Il semble que l’objectif de Saadi soit de corriger avec pédagogie ce qu’il perçoit comme des défauts de comportements, objectif poursuivi avec une perspicacité particulière. Il est aujourd’hui possible de constater à quel point ces recommandations suivent une démarche conforme à la psychologie éducative moderne actuelle. Il est possible d’avancer qu’aucun poète classique persan n’a autant conseillé que Saadi. Une personne qui conseille les autres doit être dotée de quelques caractéristiques : tout d’abord, pour être efficace, elle ne doit pas constituer une menace pour la liberté des autres individus en tentant d’imposer ses idées. Elle doit également savoir convaincre avec facilité [1]. Une autre caractéristique d’un bon conseiller est de ne pas prendre en compte son profit personnel. A ces particularités, on peut en ajouter d’autres, dont l’âge, le rang social, etc. Saadi est un excellent conseiller qui, d’après lui-même, « mêle le remède amer du conseil au nectar de la finesse, pour que leur tempérament indisposé ne soit pas dépourvu de la chance de l’agrément. » [2]
Ses deux ouvrages principaux, le Boustân (Le verger) et le Golestân (Le jardin des roses), sont remplis de sentences et de conseils moraux. Mohammad Ali Jamalzâdeh, le premier romancier moderne de l’Iran, décida de rassembler dans un ouvrage intitulé Golestân-e Nikbakhti ou Pandnâmeh (Le livre des Conseils) de Saadi, les conseils en prose du Golestân, qui ont pour thèmes les arts et les sciences, le savoir et la pratique, la sagesse et l’ignorance, la sincérité et l’honnêteté, la cupidité et l’économie, l’avarice et la générosité, l’amitié et l’hostilité, etc.

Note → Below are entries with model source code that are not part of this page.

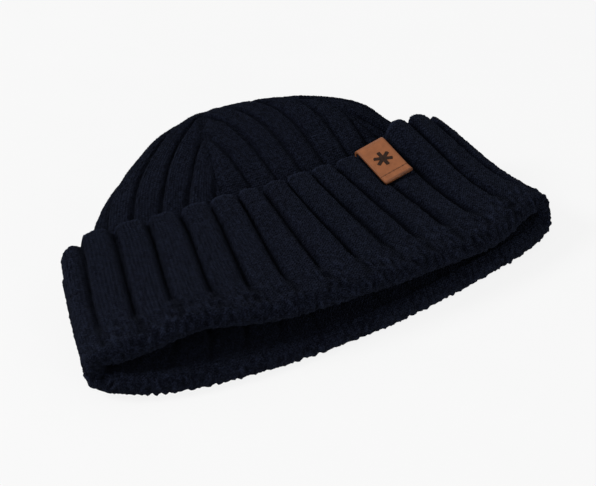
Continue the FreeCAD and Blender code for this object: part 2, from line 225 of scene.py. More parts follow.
def smooth_value(stations, values, at):
    """A cubic curve through the values, which stays straight past the last station."""
    stations = np.asarray(stations, float)
    values = np.asarray(values, float)
    slopes = np.diff(values) / np.diff(stations)
    if at >= stations[-1]:
        return values[-1] + slopes[-1] * (at - stations[-1])
    if at <= stations[0]:
        return values[0] + slopes[0] * (at - stations[0])
    spans = np.diff(stations)
    inner = (slopes[:-1] * spans[1:] + slopes[1:] * spans[:-1]) / (spans[:-1] + spans[1:])
    tangents = np.concatenate([slopes[:1], inner, slopes[-1:]])
    i = int(np.searchsorted(stations, at, side="right")) - 1
    span = spans[i]
    s = (at - stations[i]) / span
    return (
        (1 + 2 * s) * (1 - s) ** 2 * values[i]
        + s * (1 - s) ** 2 * span * tangents[i]
        + s * s * (3 - 2 * s) * values[i + 1]
        + s * s * (s - 1) * span * tangents[i + 1]
    )


def section(table, at):
    return {key: smooth_value(table["station"], table[key], at) for key in table if key != "station"}


def outline(row, ribs):
    """Points of one section at the rib coordinates, evenly spaced along its front and its back."""
    points = np.zeros((len(ribs), 3))
    for half in (0, 1):
        angle = math.pi * (half + np.arange(OUTLINE_STEPS + 1) / OUTLINE_STEPS)
        across = -np.cos(angle)
        bulge = np.abs(np.sin(angle))
        left = (1 - across) / 2
        right = (1 + across) / 2
        x = left * row["left_x"] + right * row["right_x"]
        y = left * row["left_y"] + right * row["right_y"]
        z = left * row["left_z"] + right * row["right_z"]
        middle_y = (row["left_y"] + row["right_y"]) / 2
        if half == 0:
            y = y + (row["front_y"] - middle_y + row["reach_tilt"] * across) * bulge ** SAG_POWER
            z = z + (row["front_z"] + row["height_tilt"] * across - z) * bulge ** row["squareness"]
        else:
            y = y + (row["back_y"] - middle_y + row["back_tilt"] * across) * bulge ** SAG_POWER
            z = z + (row["back_z"] - z) * bulge ** BACK_SQUARENESS
        run = np.stack([x, y, z], axis=1)
        reached = np.concatenate([[0.0], np.cumsum(np.linalg.norm(np.diff(run, axis=0), axis=1))])
        here = (ribs >= half * RIBS / 2) & (ribs < (half + 1) * RIBS / 2)
        share = (ribs[here] - half * RIBS / 2) / (RIBS / 2)
        for axis in range(3):
            points[here, axis] = np.interp(share * reached[-1], reached, run[:, axis])
    return points


def inward(row, points, depth):
    """The points moved towards the section's core by a depth."""
    side = min(SIDE_RADIUS, (row["right_x"] - row["left_x"]) / 2)
    core_x = np.clip(points[:, 0], row["left_x"] + side, row["right_x"] - side)
    core_y = np.minimum(points[:, 1], BODY["front_y"][-1] - SIDE_RADIUS)
    core_z = np.full(len(points), (row["front_z"] + row["back_z"]) / 2)
    toward = np.stack([core_x, core_y, core_z], axis=1) - points
    toward /= np.linalg.norm(toward, axis=1, keepdims=True)
    return points + toward * np.reshape(depth, (-1, 1))


def flare(ribs, at):
    """How far the cuff beside the label is lifted off the crown."""
    start, full, high, end = FLARE_RIBS
    sunk = FLARE_SINK * smooth_step(high, end - 0.5, ribs)
    beside = smooth_step(start, full, ribs) * (1 - sunk)
    beside = beside * smooth_step(-end, FLARE_END_RIBS - end, -ribs)
    return FLARE_LIFT * beside * smooth_step(FLARE_START, CUFF_HEIGHT + FLARE_PAST_EDGE, at)


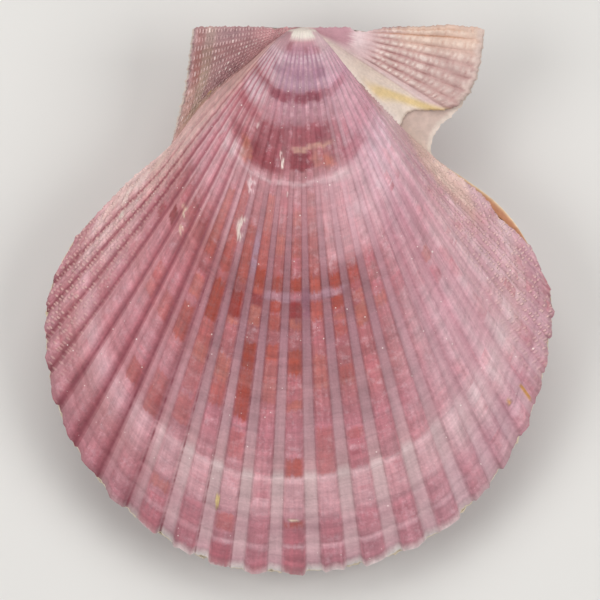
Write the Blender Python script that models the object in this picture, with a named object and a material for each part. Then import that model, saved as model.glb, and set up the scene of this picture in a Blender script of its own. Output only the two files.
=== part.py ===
"""A scallop shell: a closed pair of ribbed valves joined by the ligament along the hinge.

Metres, +Z up. The right valve, with the byssal notch, is on top. The shell lies as it comes
to rest on a flat surface, on the two middle rib crests of its lower valve.
Lengths in the constants are millimetres. In plan a point is (across, down): across the shell
from the umbo, and down from the hinge line towards the lower margin.
"""
import bpy
import bmesh
import numpy as np
from mathutils import Matrix, Vector

MM = 0.001

# Shell wall
WALL = 1.7                  # thickness over the disc
HINGE_WALL = 2.0            # what the wall gains under the umbo
HINGE_WALL_REACH = 0.08     # share of the growth over which that gain fades
LIP = 0.9                   # thickness at the margin
LIP_FROM = 0.7              # growth at which the wall begins to thin towards it
GAP = 0.3                   # clearance where two pieces meet
HINGE_SLOT = 0.4            # how far each inner face stands back at the hinge, for the ligament
HINGE_SLOT_REACH = 4.0      # distance from the hinge over which it closes again

# Growth: each valve is a cone coiled about the hinge line, and its size grows by the factor
# exp(COIL) for each radian of turning, so a smaller number gives a deeper valve
RIGHT_COIL = 2.5
LEFT_COIL = 2.1
UMBO_HALF = 1.15            # half width of the rounded umbo
FIRST_GROWTH = 0.0366       # size of the umbo's first ring, as a share of the full shell
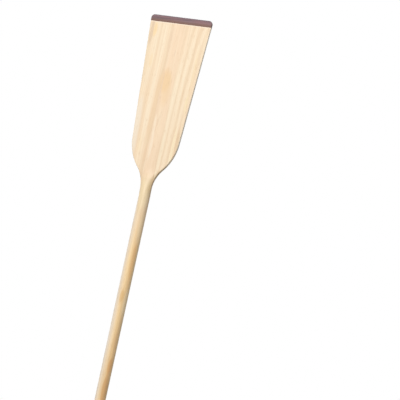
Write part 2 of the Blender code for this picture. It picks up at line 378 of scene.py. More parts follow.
def apply_modifiers(piece, sharp_deg=SHARP_DEG):
    """Bakes a piece's modifiers into its mesh."""
    bpy.context.view_layer.update()
    graph = bpy.context.evaluated_depsgraph_get()
    mesh = bpy.data.meshes.new_from_object(piece.evaluated_get(graph))
    piece.modifiers.clear()
    piece.data = mesh
    shade_smooth(mesh, sharp_deg)


def combine(piece, other, operation):
    """Boolean of two solids; the second one is used up."""
    change = piece.modifiers.new("cut", "BOOLEAN")
    change.operation = operation
    change.solver = "EXACT"
    change.object = other
    apply_modifiers(piece)
    bpy.data.objects.remove(other, do_unlink=True)


def cut(piece, outline, low_z, high_z):
    """Cuts away what lies inside an outline, between two heights."""
    combine(piece, stack([(low_z, outline), (high_z, outline)], "cutter"), "DIFFERENCE")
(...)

Garcin de Tassy (1794-1878), orientaliste célèbre, publie en 1876, un recueil de textes orientaux intitulé Allégories, récits poétiques et chants populaires. L’ouvrage est composé de textes traduits de l’arabe, du persan, de l’hindoustani et du turc. Une quinzaine de pages sont consacrées au Pandnâmeh ou Livre des conseils de Saadi, librement traduit et réparti en 22 chapitres [3] traitant de la libéralité, de l’humilité, de la censure, de l’orgueil, de l’excellence, de la science, de la justice, de la censure, de la tyrannie, du culte, du mensonge, de la foi, de la pertinence des bonnes actions, de l’instabilité des choses de ce monde, etc.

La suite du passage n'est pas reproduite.